%%

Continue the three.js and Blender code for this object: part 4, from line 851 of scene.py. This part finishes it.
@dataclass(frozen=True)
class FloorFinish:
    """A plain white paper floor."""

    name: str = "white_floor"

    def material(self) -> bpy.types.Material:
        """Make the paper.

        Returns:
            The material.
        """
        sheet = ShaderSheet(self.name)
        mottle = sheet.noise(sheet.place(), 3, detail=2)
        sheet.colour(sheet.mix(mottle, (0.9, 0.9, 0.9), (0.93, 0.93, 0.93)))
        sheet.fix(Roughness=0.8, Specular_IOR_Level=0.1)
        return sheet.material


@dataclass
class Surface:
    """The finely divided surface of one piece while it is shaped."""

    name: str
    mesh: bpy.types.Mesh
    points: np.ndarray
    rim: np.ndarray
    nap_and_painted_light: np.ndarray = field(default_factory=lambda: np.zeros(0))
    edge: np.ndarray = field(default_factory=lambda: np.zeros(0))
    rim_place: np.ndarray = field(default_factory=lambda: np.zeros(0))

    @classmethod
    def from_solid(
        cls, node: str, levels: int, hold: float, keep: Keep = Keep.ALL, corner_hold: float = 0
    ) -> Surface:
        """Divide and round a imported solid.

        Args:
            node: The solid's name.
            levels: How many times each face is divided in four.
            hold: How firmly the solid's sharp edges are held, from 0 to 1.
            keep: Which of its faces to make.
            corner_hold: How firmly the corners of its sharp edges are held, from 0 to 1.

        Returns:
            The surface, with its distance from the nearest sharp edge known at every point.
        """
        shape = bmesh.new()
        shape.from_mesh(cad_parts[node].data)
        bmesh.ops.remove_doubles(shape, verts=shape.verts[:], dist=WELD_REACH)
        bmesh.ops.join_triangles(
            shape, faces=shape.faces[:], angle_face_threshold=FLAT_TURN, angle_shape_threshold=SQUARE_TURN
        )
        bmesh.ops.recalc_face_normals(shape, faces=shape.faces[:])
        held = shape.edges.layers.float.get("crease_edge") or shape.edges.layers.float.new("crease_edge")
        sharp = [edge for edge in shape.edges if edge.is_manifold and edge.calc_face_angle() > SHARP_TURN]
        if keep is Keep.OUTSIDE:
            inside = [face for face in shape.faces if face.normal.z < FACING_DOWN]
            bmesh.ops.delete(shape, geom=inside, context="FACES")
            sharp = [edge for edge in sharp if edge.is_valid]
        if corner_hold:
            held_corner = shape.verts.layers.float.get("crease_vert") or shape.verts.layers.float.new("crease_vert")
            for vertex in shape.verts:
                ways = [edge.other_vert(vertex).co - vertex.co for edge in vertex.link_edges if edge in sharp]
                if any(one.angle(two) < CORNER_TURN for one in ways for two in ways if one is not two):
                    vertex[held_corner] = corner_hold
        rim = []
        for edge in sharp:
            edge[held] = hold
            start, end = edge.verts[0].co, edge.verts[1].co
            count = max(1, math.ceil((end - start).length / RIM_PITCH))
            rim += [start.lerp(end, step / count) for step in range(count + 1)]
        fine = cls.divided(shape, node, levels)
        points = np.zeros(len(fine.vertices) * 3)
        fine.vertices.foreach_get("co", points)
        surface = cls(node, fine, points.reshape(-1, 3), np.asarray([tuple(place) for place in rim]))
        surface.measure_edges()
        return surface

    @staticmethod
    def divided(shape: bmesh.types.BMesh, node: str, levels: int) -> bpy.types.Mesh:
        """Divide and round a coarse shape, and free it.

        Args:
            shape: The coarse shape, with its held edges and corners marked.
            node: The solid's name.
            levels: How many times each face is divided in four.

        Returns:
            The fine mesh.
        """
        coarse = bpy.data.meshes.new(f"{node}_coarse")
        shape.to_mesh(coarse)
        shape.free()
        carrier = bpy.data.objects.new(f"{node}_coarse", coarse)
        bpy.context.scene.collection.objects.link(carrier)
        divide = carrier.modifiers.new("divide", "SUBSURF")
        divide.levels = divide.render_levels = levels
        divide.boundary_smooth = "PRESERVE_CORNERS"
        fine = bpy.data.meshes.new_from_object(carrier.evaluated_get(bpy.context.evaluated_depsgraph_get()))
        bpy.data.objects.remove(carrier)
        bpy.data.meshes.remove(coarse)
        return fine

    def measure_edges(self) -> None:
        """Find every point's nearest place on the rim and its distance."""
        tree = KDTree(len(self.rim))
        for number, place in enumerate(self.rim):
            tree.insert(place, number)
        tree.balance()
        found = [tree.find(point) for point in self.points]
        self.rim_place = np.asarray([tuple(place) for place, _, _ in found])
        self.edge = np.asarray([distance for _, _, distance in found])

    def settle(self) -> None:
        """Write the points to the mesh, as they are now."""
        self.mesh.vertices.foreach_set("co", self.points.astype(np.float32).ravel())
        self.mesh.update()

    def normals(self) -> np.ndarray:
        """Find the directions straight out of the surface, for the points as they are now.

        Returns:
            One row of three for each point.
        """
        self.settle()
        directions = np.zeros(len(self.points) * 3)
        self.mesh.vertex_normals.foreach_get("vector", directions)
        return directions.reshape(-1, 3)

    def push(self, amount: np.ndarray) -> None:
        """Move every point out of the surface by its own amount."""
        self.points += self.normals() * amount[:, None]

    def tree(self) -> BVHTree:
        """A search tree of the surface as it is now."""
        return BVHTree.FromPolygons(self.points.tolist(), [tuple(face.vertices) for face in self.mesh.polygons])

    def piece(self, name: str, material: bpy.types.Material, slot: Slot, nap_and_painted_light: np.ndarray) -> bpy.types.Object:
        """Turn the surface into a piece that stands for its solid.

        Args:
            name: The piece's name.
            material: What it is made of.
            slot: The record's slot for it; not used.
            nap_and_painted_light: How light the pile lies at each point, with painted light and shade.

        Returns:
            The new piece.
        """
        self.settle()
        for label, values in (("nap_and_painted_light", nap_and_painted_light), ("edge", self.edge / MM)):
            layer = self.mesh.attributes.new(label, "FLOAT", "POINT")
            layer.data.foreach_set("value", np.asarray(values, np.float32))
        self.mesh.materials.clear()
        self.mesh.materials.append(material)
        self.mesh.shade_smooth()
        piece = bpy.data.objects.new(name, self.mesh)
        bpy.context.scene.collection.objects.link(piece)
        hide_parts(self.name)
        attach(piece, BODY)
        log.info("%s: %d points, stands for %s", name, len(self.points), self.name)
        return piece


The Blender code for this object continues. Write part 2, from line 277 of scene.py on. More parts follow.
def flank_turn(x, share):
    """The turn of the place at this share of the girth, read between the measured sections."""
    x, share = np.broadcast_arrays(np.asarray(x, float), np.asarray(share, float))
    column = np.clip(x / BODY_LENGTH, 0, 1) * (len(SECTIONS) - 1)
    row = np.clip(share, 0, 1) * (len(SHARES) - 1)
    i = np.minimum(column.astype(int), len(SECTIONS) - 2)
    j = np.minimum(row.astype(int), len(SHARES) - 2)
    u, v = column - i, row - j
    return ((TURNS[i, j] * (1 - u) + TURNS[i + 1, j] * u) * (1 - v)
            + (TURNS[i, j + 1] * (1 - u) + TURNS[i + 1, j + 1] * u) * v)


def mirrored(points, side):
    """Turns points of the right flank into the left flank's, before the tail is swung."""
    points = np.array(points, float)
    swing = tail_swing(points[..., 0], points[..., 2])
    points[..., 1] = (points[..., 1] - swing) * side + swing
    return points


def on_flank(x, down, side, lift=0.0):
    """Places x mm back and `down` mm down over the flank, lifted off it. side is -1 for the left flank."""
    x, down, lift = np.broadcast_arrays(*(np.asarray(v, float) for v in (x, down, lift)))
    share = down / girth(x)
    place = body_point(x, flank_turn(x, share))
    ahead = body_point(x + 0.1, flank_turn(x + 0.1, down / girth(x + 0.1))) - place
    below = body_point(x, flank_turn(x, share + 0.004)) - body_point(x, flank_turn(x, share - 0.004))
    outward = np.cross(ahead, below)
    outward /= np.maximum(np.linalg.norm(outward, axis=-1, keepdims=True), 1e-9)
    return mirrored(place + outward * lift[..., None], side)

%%

= AIM =
Pull out every line of the records above that contains the word "three".

= EXERCISE OUTPUT =
Continue the three.js and Blender code for this object: part 4, from line 851 of scene.py. This part finishes it.
            One row of three for each point.